Second, the management team that DMart has built. Loyalty and long service are prized as is the ability to work in a team. In any organisation that grows rapidly, there is always a tendency for the early team members to feel left out. Noronha has strived to maintain a balance between the old and the new, saying that “fitting in” is a key criteria as is competence. There’s a convivial office environment and a superstar culture is discouraged. For the most part, the offices are open plan with a few see-through cabins.

As he looks back at what they’ve created, there’s a tinge of wistfulness in Norohna’s voice. Recalling his initial year at the Malad store, Noronha remembers how he and Kampani would joke that this job allows you to sleep well at night as you get so tired walking around the store all day.

He also mentions the first expansion outside of Mumbai into Ahmedabad where they fell flat on their faces.
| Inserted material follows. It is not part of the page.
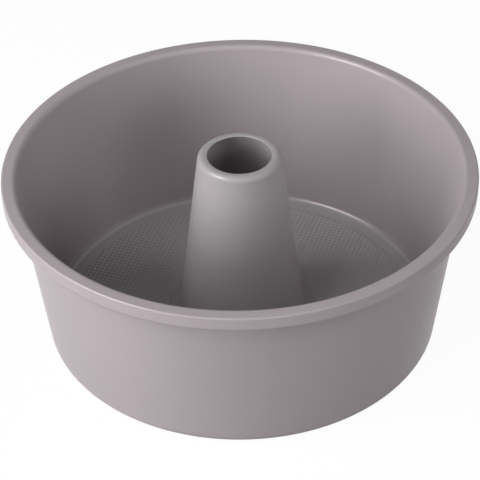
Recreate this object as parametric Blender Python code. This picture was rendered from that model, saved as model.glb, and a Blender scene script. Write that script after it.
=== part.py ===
# Two-piece tube pan, 260 mm over the rim. A tapered side wall of coated sheet steel
# is rolled over a wire at the top and turned in at the foot to make a ledge. A loose
# insert rests on that ledge: a round base plate with a hollow cone seamed into it.
# Metres, +Z up. The origin is the centre of the ring that the pan stands on.
from math import acos, atan2, ceil, cos, pi, radians, sin, tan

import bmesh
import bpy
from mathutils import Matrix, Vector

# Side wall
WALL_HEIGHT = 0.1033          # table to the top of the rim
WALL_TOP_RADIUS = 0.1216      # outer face, just under the rolled rim
WALL_FOOT_RADIUS = 0.1106     # outer face, run straight down to the table
WALL_SHEET = 0.0008
FOOT_BEND = 0.0056            # outside of the bend between wall and ledge
LEDGE_WIDTH = 0.0085          # flat part of the ledge

# Rolled rim and its wire
RIM_BAND = 0.0094             # height of the roll
RIM_STANDOFF = 0.0084         # outer face of the roll, out from the wall under it
RIM_INNER_BEND = 0.0030       # rounding at the mouth of the pan
RIM_OUTER_BEND = 0.0015
RIM_TUCK_BEND = 0.0012        # where the cut edge turns up beside the wall
RIM_TUCK_RISE = 0.0030
WIRE_DIAMETER = 0.0040

# Base plate
PLATE_SHEET = 0.0008
PLATE_EDGE_TURN = radians(34)  # the edge turns up in the bend of the wall
PLATE_EDGE_RUN = 0.0005

# Centre tube
TUBE_HEIGHT = 0.1100          # table to the top of the lip
TUBE_FOOT_RADIUS = 0.0361     # outer face of the cone where it meets the hem
TUBE_TOP_RADIUS = 0.0229      # outer face of the cone, run up to the full height
TUBE_SHEET = 0.0006
TUBE_FOOT_BEND = 0.0012
HEM_WIDTH = 0.0060            # folded collar that lies on the plate
HEM_AIR = 0.0003              # between the two layers of the fold
NECK_BEND = 0.0008            # from the neck in the plate's hole out under the fold
ROLL_WIDTH = 0.0042           # lip rolled out under the plate
ROLL_BEND = 0.0009
LIP_BEND = 0.0034             # outer rounding at the top of the tube
LIP_WIDTH = 0.0052            # from the cone's face in to the hole
LIP_HOLE_BEND = 0.0011
LIP_DROP = 0.0024             # depth of the edge turned down into the hole

# Fits and facets
FIT_GAP = 0.0003              # between pieces that touch
BEND_SAG = 0.00005            # how far a bend's facets cut inside its arc
PAN_FACETS = 60
TUBE_FACETS = 40
WIRE_SIDES = 8

# Heights of the stack, from the table up
FLARE = atan2(WALL_TOP_RADIUS - WALL_FOOT_RADIUS, WALL_HEIGHT - RIM_BAND)
PLATE_UNDER = WALL_SHEET + FIT_GAP
PLATE_TOP = PLATE_UNDER + PLATE_SHEET
HEM_UNDER = PLATE_TOP + FIT_GAP
HEM_TOP = HEM_UNDER + 2 * TUBE_SHEET + HEM_AIR
ROLL_TOP = PLATE_UNDER - FIT_GAP


def wall_face(height):
    """Radius of the wall's outer face at a height."""
    return WALL_FOOT_RADIUS + height * tan(FLARE)


def wall_middle(height):
    """Radius of the middle of the wall's sheet at a height."""
    return wall_face(height) - WALL_SHEET / 2 / cos(FLARE)


def bend_reach(bend, turn):
    """Distance from a corner back to where its bend begins."""
    return bend * tan(turn / 2)


FOOT_TURN = pi / 2 - FLARE
FOOT_BEND_RADIUS = wall_middle(WALL_SHEET / 2) - bend_reach(FOOT_BEND - WALL_SHEET / 2, FOOT_TURN)
RIM_RADIUS = wall_face(WALL_HEIGHT - RIM_BAND) + RIM_STANDOFF
RIM_LOWER_BEND = WIRE_DIAMETER / 2 + FIT_GAP + WALL_SHEET
PLATE_HOLE_RADIUS = TUBE_FOOT_RADIUS + FIT_GAP


def square_to(direction):
    """The direction a quarter turn to the left."""
    return Vector((-direction.y, direction.x))


def bent_strip(corners, sheet):
    """Closed section of a sheet that runs through corners (radius, height, bend)."""
    points = [Vector(corner[:2]) for corner in corners]
    left, right = [], []

    def add(point, side):
        left.append(point + side * sheet / 2)
        right.append(point - side * sheet / 2)

    add(points[0], square_to((points[1] - points[0]).normalized()))
    for before, here, after, corner in zip(points, points[1:], points[2:], corners[1:]):
        bend = corner[2]
        ahead = (here - before).normalized()
        turn = ahead.angle_signed(after - here) * -1
        side = square_to(ahead)
        start = here - ahead * bend_reach(bend, abs(turn))
        centre = start + side * (bend if turn > 0 else -bend)
        steps = max(2, ceil(abs(turn) / (2 * acos(1 - BEND_SAG / bend))))
        for step in range(steps + 1):
            spin = Matrix.Rotation(turn * step / steps, 2)
            add(centre + spin @ (start - centre), spin @ side)
    add(points[-1], square_to((points[-1] - points[-2]).normalized()))
    return left + right[::-1]


def round_bar(radius, height, diameter, sides):
    """Section of a round bar bent into a ring."""
    angles = [2 * pi * (side + 0.5) / sides for side in range(sides)]
    return [Vector((radius + diameter / 2 * cos(a), height + diameter / 2 * sin(a))) for a in angles]


def coating(name, colour, roughness, metallic):
    """A plain finish for one piece."""
    material = bpy.data.materials.new(name)
    material.use_nodes = True
    shader = material.node_tree.nodes["Principled BSDF"]
    shader.inputs["Base Color"].default_value = (*colour, 1.0)
    shader.inputs["Roughness"].default_value = roughness
    shader.inputs["Metallic"].default_value = metallic
    return material


def turned(name, section, facets, material):
    """Turn a closed section round the pan's axis and smooth it."""
    shape = bmesh.new()
    verts = [shape.verts.new((point.x, 0.0, point.y)) for point in section]
    edges = [shape.edges.new((a, b)) for a, b in zip(verts, verts[1:] + verts[:1])]
    bmesh.ops.spin(
        shape, geom=verts + edges, cent=(0, 0, 0), axis=(0, 0, 1),
        angle=2 * pi, steps=facets, use_merge=True)
    bmesh.ops.recalc_face_normals(shape, faces=shape.faces)
    mesh = bpy.data.meshes.new(name)
    shape.to_mesh(mesh)
    shape.free()
    mesh.shade_smooth()
    mesh.set_sharp_from_angle(angle=radians(40))
    mesh.materials.append(material)
    piece = bpy.data.objects.new(name, mesh)
    bpy.context.collection.objects.link(piece)
    return piece


def side_wall():
    """One strip: ledge, wall, over the mouth, round the wire, and up beside the wall."""
    half = WALL_SHEET / 2
    roll_under = WALL_HEIGHT - RIM_BAND
    tuck_end = roll_under + RIM_TUCK_RISE

    def tuck(height):
        return wall_face(height) + (FIT_GAP + half) / cos(FLARE)

    section = bent_strip([
        (FOOT_BEND_RADIUS - LEDGE_WIDTH, half, 0),
        (wall_middle(half), half, FOOT_BEND - half),
        (wall_middle(WALL_HEIGHT - half), WALL_HEIGHT - half, RIM_INNER_BEND - half),
        (RIM_RADIUS - half, WALL_HEIGHT - half, RIM_OUTER_BEND - half),
        (RIM_RADIUS - half, roll_under + half, RIM_LOWER_BEND - half),
        (tuck(roll_under + half), roll_under + half, RIM_TUCK_BEND - half),
        (tuck(tuck_end), tuck_end, 0),
    ], WALL_SHEET)
    return turned("side_wall", section, PAN_FACETS, coating("wall_coating", (0.28, 0.25, 0.255), 0.42, 0.0))


def rim_wire():
    """The steel ring that the rim is rolled over, seated in the lower outer bend."""
    section = round_bar(
        RIM_RADIUS - RIM_LOWER_BEND, WALL_HEIGHT - RIM_BAND + RIM_LOWER_BEND,
        WIRE_DIAMETER, WIRE_SIDES)
    return turned("rim_wire", section, PAN_FACETS, coating("bright_wire", (0.55, 0.55, 0.56), 0.35, 1.0))


def base_plate():
    """Flat disc with a hole for the tube and an edge turned up in the wall's bend."""
    middle = PLATE_UNDER + PLATE_SHEET / 2
    bend = FOOT_BEND - middle
    corner = FOOT_BEND_RADIUS + bend_reach(bend, PLATE_EDGE_TURN)
    run = bend_reach(bend, PLATE_EDGE_TURN) + PLATE_EDGE_RUN
    section = bent_strip([
        (PLATE_HOLE_RADIUS, middle, 0),
        (corner, middle, bend),
        (corner + run * cos(PLATE_EDGE_TURN), middle + run * sin(PLATE_EDGE_TURN), 0),
    ], PLATE_SHEET)
    return turned("base_plate", section, PAN_FACETS, coating("plate_coating", (0.24, 0.22, 0.225), 0.45, 0.0))


def centre_tube():
    """One strip: lip under the plate, neck, folded collar, cone and rolled-in mouth."""
    half = TUBE_SHEET / 2
    neck = TUBE_FOOT_RADIUS - half
    fold = (TUBE_SHEET + HEM_AIR) / 2
    hem_edge = TUBE_FOOT_RADIUS + HEM_WIDTH - half
    lower = HEM_UNDER + half
    upper = HEM_TOP - half
    top = TUBE_HEIGHT - half
    hole = TUBE_TOP_RADIUS - LIP_WIDTH + half
    section = bent_strip([
        (TUBE_FOOT_RADIUS + ROLL_WIDTH, ROLL_TOP - half, 0),
        (neck, ROLL_TOP - half, ROLL_BEND - half),
        (neck, lower, NECK_BEND - half),
        (hem_edge, lower, fold),
        (hem_edge, upper, fold),
        (neck, upper, TUBE_FOOT_BEND - half),
        (TUBE_TOP_RADIUS - half, top, LIP_BEND - half),
        (hole, top, LIP_HOLE_BEND - half),
        (hole, TUBE_HEIGHT - LIP_DROP, 0),
    ], TUBE_SHEET)
    return turned("centre_tube", section, TUBE_FACETS, coating("tube_coating", (0.28, 0.25, 0.255), 0.40, 0.0))


def build():
    for leftover in list(bpy.data.objects):
        bpy.data.objects.remove(leftover, do_unlink=True)
    side_wall()
    rim_wire()
    # The plate and the tube lift out of the ring together, straight up its axis.
    insert = bpy.data.objects.new("tube_insert", None)
    insert.location = (0, 0, PLATE_UNDER)
    bpy.context.collection.objects.link(insert)
    bpy.context.view_layer.update()
    for piece in (base_plate(), centre_tube()):
        piece.parent = insert
        piece.matrix_parent_inverse = insert.matrix_world.inverted()


build()
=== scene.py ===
from math import acos, atan2, ceil, cos, pi, radians, sin, tan

import bmesh
import bpy
from mathutils import Matrix, Quaternion, Vector


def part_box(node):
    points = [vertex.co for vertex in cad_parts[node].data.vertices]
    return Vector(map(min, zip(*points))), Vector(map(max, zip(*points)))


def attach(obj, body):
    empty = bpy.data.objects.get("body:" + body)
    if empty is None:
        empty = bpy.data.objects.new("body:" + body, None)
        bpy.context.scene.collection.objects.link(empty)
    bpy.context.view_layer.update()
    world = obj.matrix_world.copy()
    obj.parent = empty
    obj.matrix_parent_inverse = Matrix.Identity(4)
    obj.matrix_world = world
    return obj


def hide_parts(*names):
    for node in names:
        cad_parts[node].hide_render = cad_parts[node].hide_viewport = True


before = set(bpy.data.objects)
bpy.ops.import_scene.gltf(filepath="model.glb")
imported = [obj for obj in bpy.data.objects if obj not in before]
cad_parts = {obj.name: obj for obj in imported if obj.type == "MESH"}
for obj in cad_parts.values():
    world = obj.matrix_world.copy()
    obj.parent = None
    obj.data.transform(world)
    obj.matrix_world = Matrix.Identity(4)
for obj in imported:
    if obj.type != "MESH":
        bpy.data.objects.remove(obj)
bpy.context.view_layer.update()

# Side wall
# The ring of the pan: one piece of thin steel sheet, formed to a slightly flared wall, turned in at
# the foot as a ledge and rolled outwards over a wire at the mouth. It is sprayed inside and out
# with a satin release coat in a warm mauve grey, baked on after forming.
wall_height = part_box("side_wall")[1].z
rim_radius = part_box("side_wall")[1].x
wall_top_radius = 0.1216
wall_foot_radius = 0.1106
wall_sheet = 0.0008
foot_bend = 0.0056
ledge_width = 0.0085
rim_band = 0.0094
rim_inner_bend = 0.0030
rim_outer_bend = 0.0009        # tighter than in the CAD, so that little light runs along it
rim_tuck_bend = 0.0012
rim_tuck_rise = 0.0030
wire_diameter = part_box("rim_wire")[1].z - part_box("rim_wire")[0].z
seat_gap = 0.0003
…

The store size had to be shrunk before buyers eventually flocked to the outlet. “That was a good reality check,” says Noronha.

And finally there is the stellar listing that has made Noronha’s stake worth over ₹1,600 crore and over 400 employees (mainly store staffers) worth over a crore each.

But some things never change. Noronha still drives his 10-year-old Skoda Laura and makes sure he visits stores often enough, interacting with buyers and staff alike. How the customer and the marketplace of tomorrow will evolve constantly keep him busy. “At the end of the day, we are just a product of the opportunity we got,” he says.